You’re just starting to enjoy the high-tech things you received as holiday gifts, so you may not have noticed something a little bit different about them. Many of the things we exchanged have less “thingness” to them.
If you were given music or movies or an eBook, there’s absolutely no thingness involved. You received a password or a link or a verbal acknowledgement that some specific string of zeroes and ones have been lined up, ready to be sent your way. Once they are recorded by your Kindle or iPod or computer, your device will not weigh even a tenth of an ounce more. You have something new, but where and what is it?
We’ve been slowly confusing ourselves about the material world for generations. If you asked 100 people what they watched on television last night, less then one of them would have given you the correct answer — “colored dots” — and that person probably wouldn’t be invited to many parties. He or she might have become a billionaire instead.
Why did Phil Knight decide to sell shoes? Why did Jeff Bezos start his empire with eBooks? How did Steve Jobs reinvent how music is played? Each had the same insight.
Almost nobody wants to wear somebody else’s shoes. Almost every shoe is bought new and discarded before it becomes old. Most (outer) clothing has a different fate. T-shirts can be stuffed into a shipping container and sorted into three sizes to clothe the Third World, but shoes have no such second life.
Let’s pause for a moment and be glad that Uncle Phil didn’t decide his fortune could be made in underwear.
Bezos started his empire selling books, because they have more value than weight, but he found a fly in his ointment. The value of a good book makes users want to share it. He watched competitors sell a used book two or three times, earning a commission on each sale.
Bezos found a way to make books weigh even less without diminishing their value. He created an electronic reader, so customers could read the weightless books he sold them. But it doesn’t stop there. Or, rather, it does. By making books electronic, Bezos could control what happens after readers have finished a book. Nothing. An eBook cannot be shared, without giving your eBook reader to a new user. Even then, it may violate the terms of service.
We grew up sharing music and movies, thanks to easy-to-use cassette tapes. The quality diminished with each copy, so the creative industries mostly turned a blind eye. But then came digital copies on computers and sharing exploded. A copy was as good as the original, but without the cost.

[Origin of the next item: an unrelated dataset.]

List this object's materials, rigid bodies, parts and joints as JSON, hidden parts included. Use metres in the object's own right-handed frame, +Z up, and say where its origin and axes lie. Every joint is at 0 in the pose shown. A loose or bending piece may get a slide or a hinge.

Apple might have jumped into the music business sooner, but it had to iron out a little problem first. Apple Computer in its early days agreed not to enter the music business, preventing any confusion between the new computer company and Apple Corps, the music production company owned by The Beatles.
Once that agreement was renegotiated, Apple began selling songs for 99 cents. Apple kept a commission on each copy and shut down the secondary market of used songs and movies.
But now the non-thingness of things has taken another leap. Imagine you unwrapped a Tesla on Christmas morning. What did you get — really?
Think back to early September. Elon Musk and other Tesla titans watched the panic as Florida residents packed the highways, hoping to evade Hurricane Irma. After hours of inching along, cars became stranded beside the road, adding to the panic.
So Tesla, in an act of benevolence, sent all its Florida cars an over-air software patch, giving them access to the premium extended battery package. The boost got more drivers to safety, but it also tore a curtain away. Tesla’s software cripples performance, unless buyers pay a premium.
Apple was outed just last month for doing the same thing. Software is being designed to control and strategically limit the hardware we thought we were buying. Knowing that is enough to make you want to turn out the lights and stare at a bunch of colored dots all evening.